>> Begin

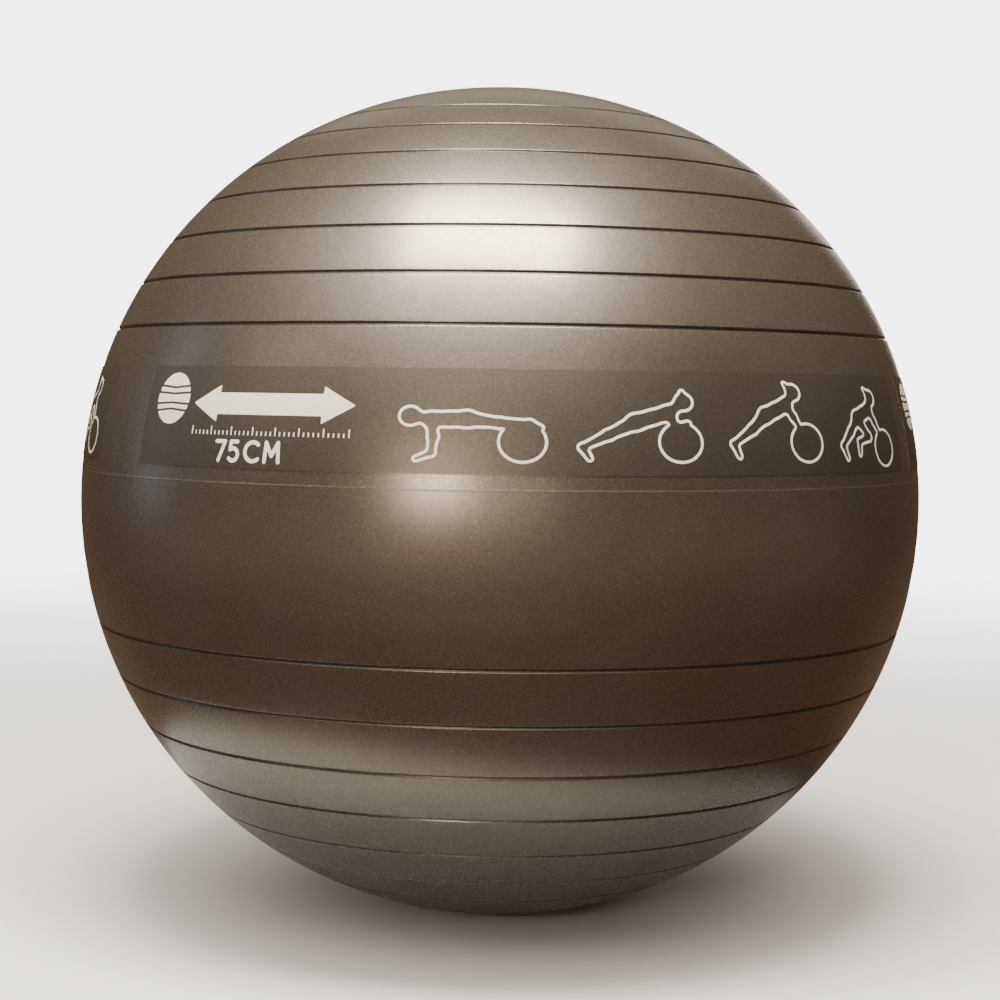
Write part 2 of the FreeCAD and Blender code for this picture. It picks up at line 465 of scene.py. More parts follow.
@dataclass(frozen=True)
class Crown:
    """The ball's outer surface: one arc turned about the vertical axis, flat where it rests."""

    equator_radius: float = 0.375
    arc_radius: float = 0.369
    patch_radius: float = 0.035
    slack: float = 0.5 * MM

    @property
    def axis_offset(self) -> float:
        """How far the arc's centre stands off the vertical axis."""
        return self.equator_radius - self.arc_radius

    @property
    def centre_height(self) -> float:
        """The height of the widest section above the floor."""
        return math.sqrt(self.arc_radius**2 - (self.patch_radius - self.axis_offset) ** 2)

    @property
    def centre(self) -> Vector:
        """The middle of the widest section."""
        return Vector((0, 0, self.centre_height))

    def check(self) -> None:
        """Stop if the crown isn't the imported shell's own size."""
        low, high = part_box("ball_shell")
        top = self.centre_height + self.arc_radius
        if max(abs(high.z - top), abs(high.x - self.equator_radius), abs(low.z)) > self.slack:
            raise ValueError(
                f"the crown is {self.equator_radius} by {top} m, and the shell's box is {low} to {high}"
            )

    def behind(self, across: float, up: float, depth: float = 0.0) -> Vector:
        """Find the point of the back that lies at a distance across and above the valve's axis.

        Args:
            across: The distance from the axis along X.
            up: The distance from the axis along Z.
            depth: How far under the outer surface the point lies.

        Returns:
            The point, on the +Y side.
        """
        reach = self.axis_offset + math.sqrt((self.arc_radius - depth) ** 2 - up**2)
        return Vector((across, math.sqrt(reach**2 - across**2), self.centre_height + up))

    def wired_point(
        self, wiring: Wiring, radius: object, latitude: object, longitude: object, floor: float | None = None
    ) -> Socket:
        """Wire up the point at a latitude and longitude.

        Args:
            wiring: The tree to add to.
            radius: The distance from the arc's centre.
            latitude: The latitude.
            longitude: The longitude.
            floor: The lowest height that a point may have, if there is one.

        Returns:
            The point's vector socket.
        """
        reach = wiring.maths("MULTIPLY_ADD", wiring.maths("COSINE", latitude), radius, self.axis_offset)
        height = wiring.maths("MULTIPLY_ADD", wiring.maths("SINE", latitude), radius, self.centre_height)
        if floor is not None:
            height = wiring.maths("MAXIMUM", height, floor)
        across = wiring.maths("MULTIPLY", reach, wiring.maths("SINE", longitude))
        ahead = wiring.maths("MULTIPLY", reach, wiring.maths("COSINE", longitude))
        return wiring.vector(across, wiring.maths("MULTIPLY", ahead, -1.0), height)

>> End

DO THIS
Output the listing above exactly as it appears.

SOLUTION TO THIS EXERCISE
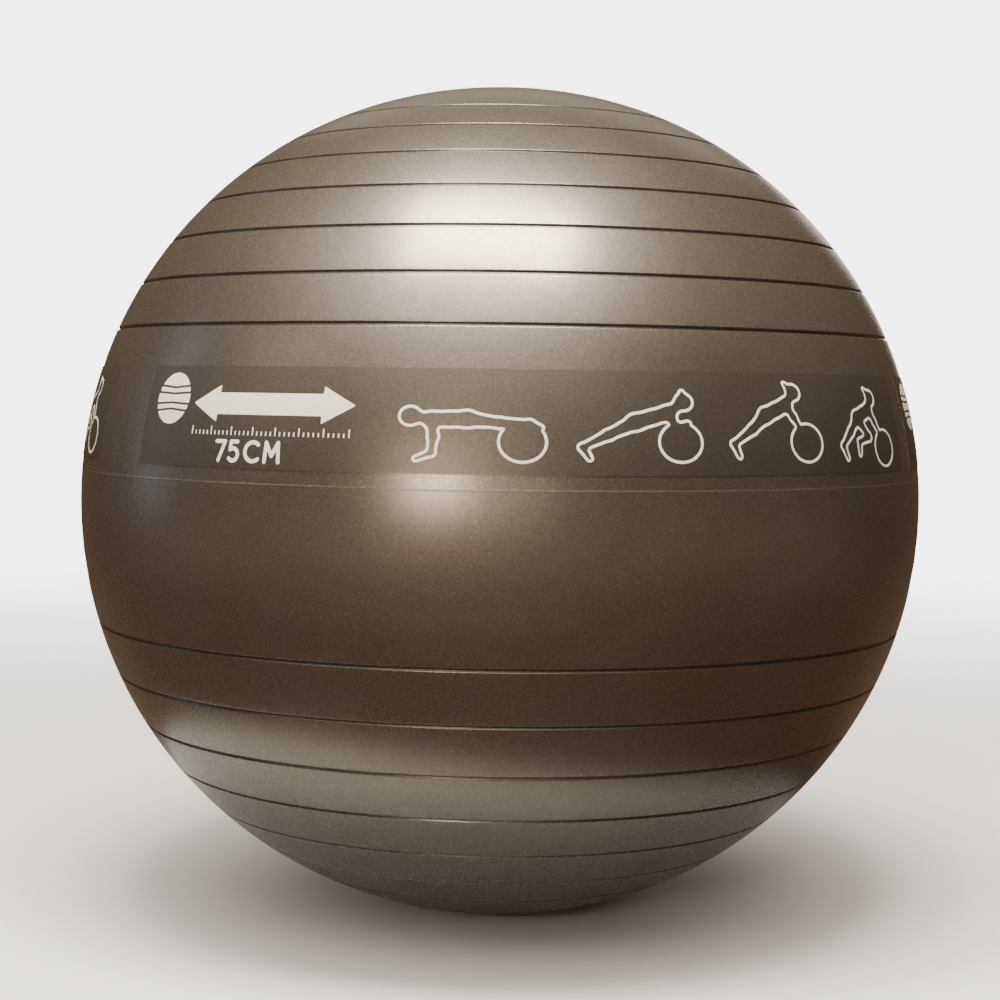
Write part 2 of the FreeCAD and Blender code for this picture. It picks up at line 465 of scene.py. More parts follow.
@dataclass(frozen=True)
class Crown:
    """The ball's outer surface: one arc turned about the vertical axis, flat where it rests."""

    equator_radius: float = 0.375
    arc_radius: float = 0.369
    patch_radius: float = 0.035
    slack: float = 0.5 * MM

    @property
    def axis_offset(self) -> float:
        """How far the arc's centre stands off the vertical axis."""
        return self.equator_radius - self.arc_radius

    @property
    def centre_height(self) -> float:
        """The height of the widest section above the floor."""
        return math.sqrt(self.arc_radius**2 - (self.patch_radius - self.axis_offset) ** 2)

    @property
    def centre(self) -> Vector:
        """The middle of the widest section."""
        return Vector((0, 0, self.centre_height))

    def check(self) -> None:
        """Stop if the crown isn't the imported shell's own size."""
        low, high = part_box("ball_shell")
        top = self.centre_height + self.arc_radius
        if max(abs(high.z - top), abs(high.x - self.equator_radius), abs(low.z)) > self.slack:
            raise ValueError(
                f"the crown is {self.equator_radius} by {top} m, and the shell's box is {low} to {high}"
            )

    def behind(self, across: float, up: float, depth: float = 0.0) -> Vector:
        """Find the point of the back that lies at a distance across and above the valve's axis.

        Args:
            across: The distance from the axis along X.
            up: The distance from the axis along Z.
            depth: How far under the outer surface the point lies.

        Returns:
            The point, on the +Y side.
        """
        reach = self.axis_offset + math.sqrt((self.arc_radius - depth) ** 2 - up**2)
        return Vector((across, math.sqrt(reach**2 - across**2), self.centre_height + up))

    def wired_point(
        self, wiring: Wiring, radius: object, latitude: object, longitude: object, floor: float | None = None
    ) -> Socket:
        """Wire up the point at a latitude and longitude.

        Args:
            wiring: The tree to add to.
            radius: The distance from the arc's centre.
            latitude: The latitude.
            longitude: The longitude.
            floor: The lowest height that a point may have, if there is one.

        Returns:
            The point's vector socket.
        """
        reach = wiring.maths("MULTIPLY_ADD", wiring.maths("COSINE", latitude), radius, self.axis_offset)
        height = wiring.maths("MULTIPLY_ADD", wiring.maths("SINE", latitude), radius, self.centre_height)
        if floor is not None:
            height = wiring.maths("MAXIMUM", height, floor)
        across = wiring.maths("MULTIPLY", reach, wiring.maths("SINE", longitude))
        ahead = wiring.maths("MULTIPLY", reach, wiring.maths("COSINE", longitude))
        return wiring.vector(across, wiring.maths("MULTIPLY", ahead, -1.0), height)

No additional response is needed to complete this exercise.